Athenahealth offered some sobering analysis on the system last year.

The number of physicians in the United States grew 150 percent between 1975 and 2010, roughly in keeping with population growth, while the number of healthcare administrators increased 3,200 percent for the same time period. Yes, that’s 3,200 percent in 35 years…the growing number of administrators is…driven by…ever-more-complex regulations. (To cite just a few industry-disrupting regulations, consider the Prospective Payment System of 1983; the Health Insurance Portability & Accountability Act of 1996; and the Health Information Technology for Economic and Clinical Act of 2009.) Critics say the army of administrators does little to relieve the documentation burden on clinicians, while creating layers of high-salaried bureaucratic bloat in healthcare organizations.

And here’s the chart that succinctly captures so much of what is wrong with America’s government-distorted healthcare regime.

By the way, the chart implies that the rising number of administrators is driven by additional regulations from Washington.

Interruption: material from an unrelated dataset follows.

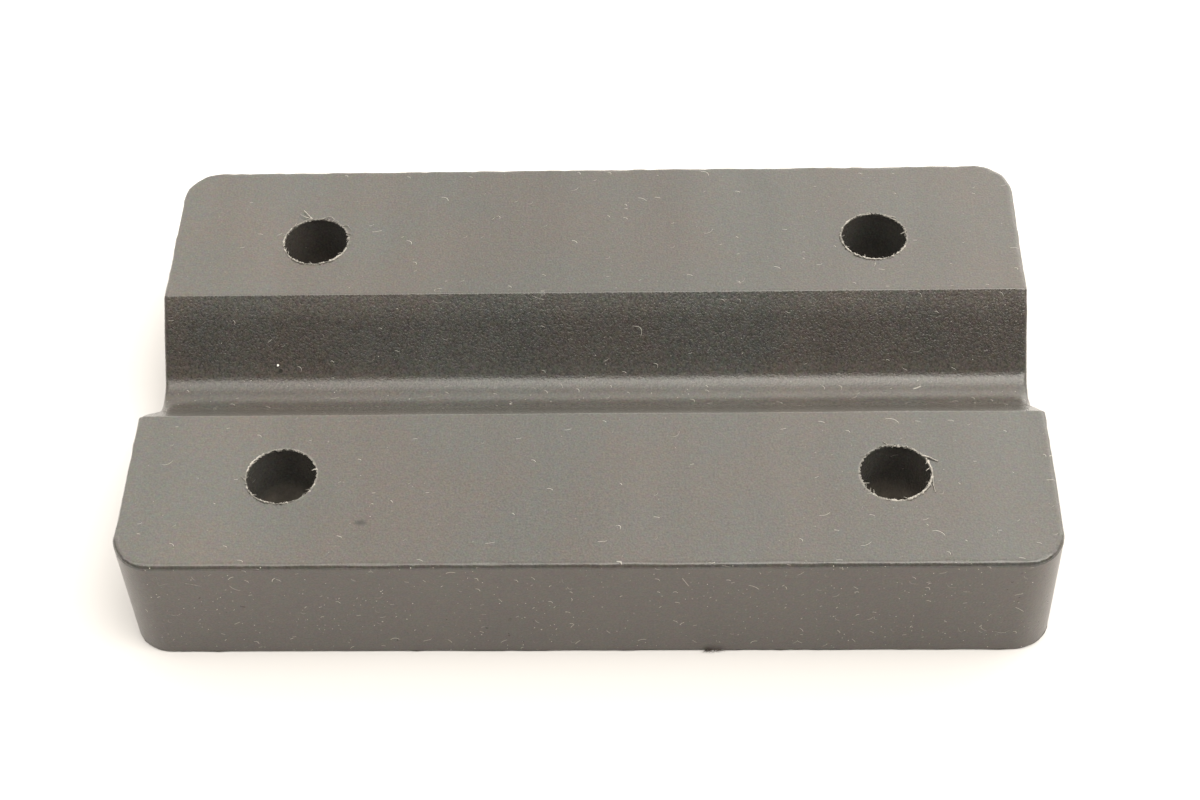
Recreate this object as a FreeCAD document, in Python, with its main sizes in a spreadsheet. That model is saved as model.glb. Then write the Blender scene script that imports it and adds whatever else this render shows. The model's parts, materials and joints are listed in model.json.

I certainly won’t disagree with the notion that more red tape is counterproductive, but I suspect that third-party payer is the primary cause of the problem.

Third-party payer is what causes prices to climb, and then the government and insurance companies respond with various cost-control measures that require lots of paperwork and monitoring. Hence, more administrators.

In other words, third-party payer is the problem and regulations and administrators are both symptoms.

I’ll close by noting that I shared a version of this chart last year and warned that the numbers might be exaggerated. But there’s no question about the trend of more bureaucracy, red tape, and inefficiency.

P.S. Because it’s so important to fix the third-party payer problem, I’ve actually defended one small provision of Obamacare.